Another famous photo from the war is the April 30, 1975 photo of a tank rolling through the presidential palace in Sài Gòn. The tricky part of understanding the photo, as well as its presence in history books across the world, is that there were multiple photographers behind variations of the photo with soldiers on a tank, coming through the gates -- a depiction of the North’s victory. He says photographers of the North, who he calls employees of the Vietnamese government, the Communist Party, stood in a different position in documenting these types of moments.
“They work for the Vietnamese government. They have to use propaganda images, but that’s not photojournalism.” He tells me, “The photos have to be staged and re-staged. Like, for example, the photo of the T-54 tank rolling through the gate of the Presidential Palace? That photo is the result of multiple re-staging, that’s how they were able to get that photo. In truth they did not just capture the tank as it rolls into the gate. They had to back up, go out, come back in multiple times so that they could take a beautiful photo.”

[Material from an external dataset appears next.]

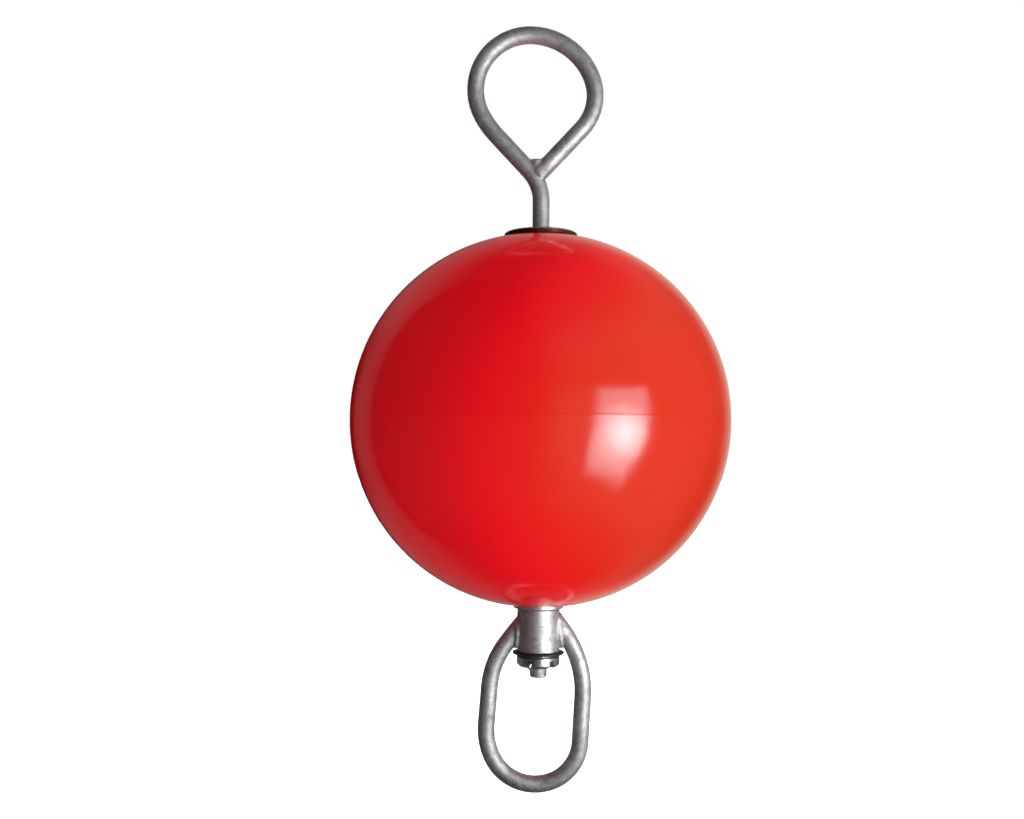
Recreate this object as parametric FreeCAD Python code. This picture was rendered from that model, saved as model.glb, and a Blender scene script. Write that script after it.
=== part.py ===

Visual image plays a powerful role in helping us understand history, reminding us that different lenses are at play in shaping narratives of the war. Út says narratives are most easily imposed and reinforced when people don’t know what they don’t know. It’s how impressions and interpretations are strengthened.
He says,
“A lot of young people, young Americans, they go to Việt Nam for tourism, they visitthe Củ Chi tunnels, they say ‘Wow! The Việt Cộng are amazing; they built these tunnels all the way into Sài Gòn...’ But I was actually there. I traveled all through the region. B52s dropped bombs every day and those tunnels all collapsed. They were nothing like the way the tunnels are set today.”
In light of an extremely complex war history, perhaps the takeaway is simple: what you see, very possibly, is not what was or what is. Út says that, regardless of one’s field of work, it’s crucial for each person to do their due diligence to understand their medium.
He tells me a story about how he learned the art of photographing baseball,
“Journalists should read a lot of news, watch a lot of news. Just like filmmakers need to watch a lot of films. That’s how you get good. You know in 1977, AP told me to go shoot a baseball game. I was stumped, I thought, what’s baseball? I went to my first baseball game and I thought, what is this? Why does it look like the Việt Cộng running after American soldiers? Why’s everyone running? So I watched all the photographers snapping away, but I came away with nothing. I was frustrated. The next day, I opened a bunch of newspapers and looked at the photos: second base, home plate, home run. This is easy! Then, I was able to shoot just like that.”
It’s safe to say that war is tougher to understand than the game of baseball. And as wars and violence continue to persist in our world, the need to look critically at how the narratives are shaped is just as imperative as it ever has been.